When I take my young children we mostly ride what once, at one time, were logging roads. Once their skill level improves we then switch to single track. I have 8 kids that ride with ages 6-18.
Politics related to backpacking are ok. Meanness is not. I think we’re all smart enough to manage discussion without being jerks, no?
Everyone take one look at Europe and see if that’s what you want the western U.S. to look like – development everywhere. That is the ultimate goal of developers and that’s what rescinding the roadless rule and other regulations will eventually do. We’ll have tiny patches of trees left and everything firmly controlled. Sure, it might start just with forest roads, with the excuse of needing lumber, but that’s not the end goal. Alaska once had a governor who wanted a “spaghetti” of roads throughout the state; thankfully he didn’t succeed (mostly because the state built terrible roads) and we’re still hanging onto some priceless nature but only with sustained conservation battles. Here in Alaska more roads will mean more open pit mines.
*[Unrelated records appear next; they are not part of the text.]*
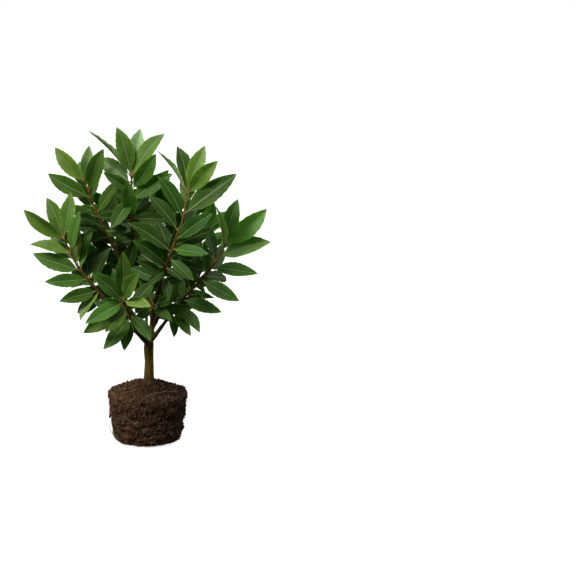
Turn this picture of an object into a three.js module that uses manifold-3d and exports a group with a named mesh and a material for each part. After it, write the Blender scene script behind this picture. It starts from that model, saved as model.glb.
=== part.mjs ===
// A young bay laurel with a bare root ball, in millimetres, +Z up and -Y to the front.
// The root ball stands on z = 0 and the trunk rises along the z axis.
import * as THREE from 'three';
import { mergeVertices } from 'three/addons/utils/BufferGeometryUtils.js';
import Module from 'manifold-3d';

const wasm = await Module();
wasm.setup();

// ---------------------------------------------------------------- driving dimensions

const JOINT_GAP = 0.3; // between two nodes that meet

// Root ball: a straight-sided plug with a rounded foot, a soft rim and a mounded top.
const BALL_RIM_RADIUS = 74.5;
const BALL_FOOT_RADIUS = 65;
const BALL_RIM_HEIGHT = 93;
const BALL_TOP_HEIGHT = 112;
const FOOT_ROUND = 6;
const RIM_ROUND = 4;
const BALL_SIDES = 32;
const BALL_SIDE_RINGS = 6;
const MOUND_RINGS = [0.95, 0.84, 0.71, 0.57, 0.43, 0.3, 0.16, 0]; // shares of the rim's radius
const MOUND_EASE = 1.1; // above 1, the mound is fuller
const SOIL_RELIEF = 1.9;
const RELIEF_FADE_HEIGHT = 12; // the relief dies out down to the flat foot,
const RELIEF_FADE_RADIUS = 20; // and in towards the axis
// Waves of the soil: how many, how their directions and phases step on, in radians, and how
// many radians they make in a millimetre, first and more for each.
const WAVES = { count: 8, slope: 1.7, turn: 2.4, phase: 1.3, pitch: 0.17, growth: 0.035 };
const HOLE_DEPTH = 40; // below the top of the mound
const HOLE_SIDES = 24;
const SURFACE_ROOT_RADIUS = 1.6;
const SURFACE_ROOT_POINTS = 7;
const SURFACE_ROOT_SPANS = 6;
const ROOT_SINK = 5; // how deep the ends of those roots go in
// Thicker roots on the surface: [turn from +X, way up the outline from the foot, sweep, climb,
// bow], turn and sweep in degrees. The first one crosses the front of the mound.
const SURFACE_ROOTS = [
  [348, 106, -84, 4, 14], [205, 62, 60, -20, 6], [300, 40, 50, 12, -6], [20, 60, 70, -22, 5],
  [120, 70, 60, -28, 6],
];

// Wood.
const TRUNK_X = 2; // the trunk stands a little right of the middle
const TRUNK_RADIUS = 9.2;
const TRUNK_FLARE = 11;
const FORK_HEIGHT = 190;
const TRUNK_SIDES = 10;
const LIMB_SPAN = 28; // at most, from ring to ring
const LIMB_SIDES = 7;
const TWIG_SPANS = 4;
const TWIG_SIDES = 5;
const TWIG_TIP_RADIUS = 1.2;
const TWIG_TAPER = 0.0135; // radius gained per millimetre down from the tip
const BUD_LENGTH = 7;
const BUD_RADIUS = 1.5;
const LINE_STEPS = 12; // samples in each span of a stem's line

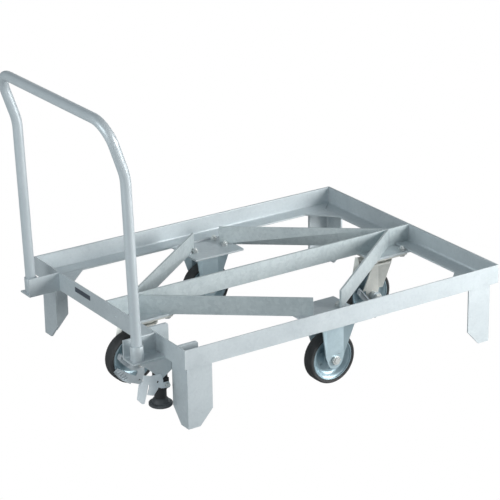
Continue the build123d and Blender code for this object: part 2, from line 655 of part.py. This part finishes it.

Also remember that Linnwood, Washington was once a forest and now it’s Walmarts and cheap mattress outlets everywhere. My god it’s ugly and soul-breaking, endless outlets of cheap badly made goods no one needs, poverty and homelessness. Many people do want development and people everywhere, and I would assume that regardless of their beliefs on other political issues, backpackers don’t want that. If you do think that’s what you want, where will you go backpacking? People think the west is huge but it can be so easily and quickly overdeveloped and that will last forever. The beauty and peace of nature that we have now – so much less than was had 100 years ago already – could disappear. Give em an inch and they’ll take it all.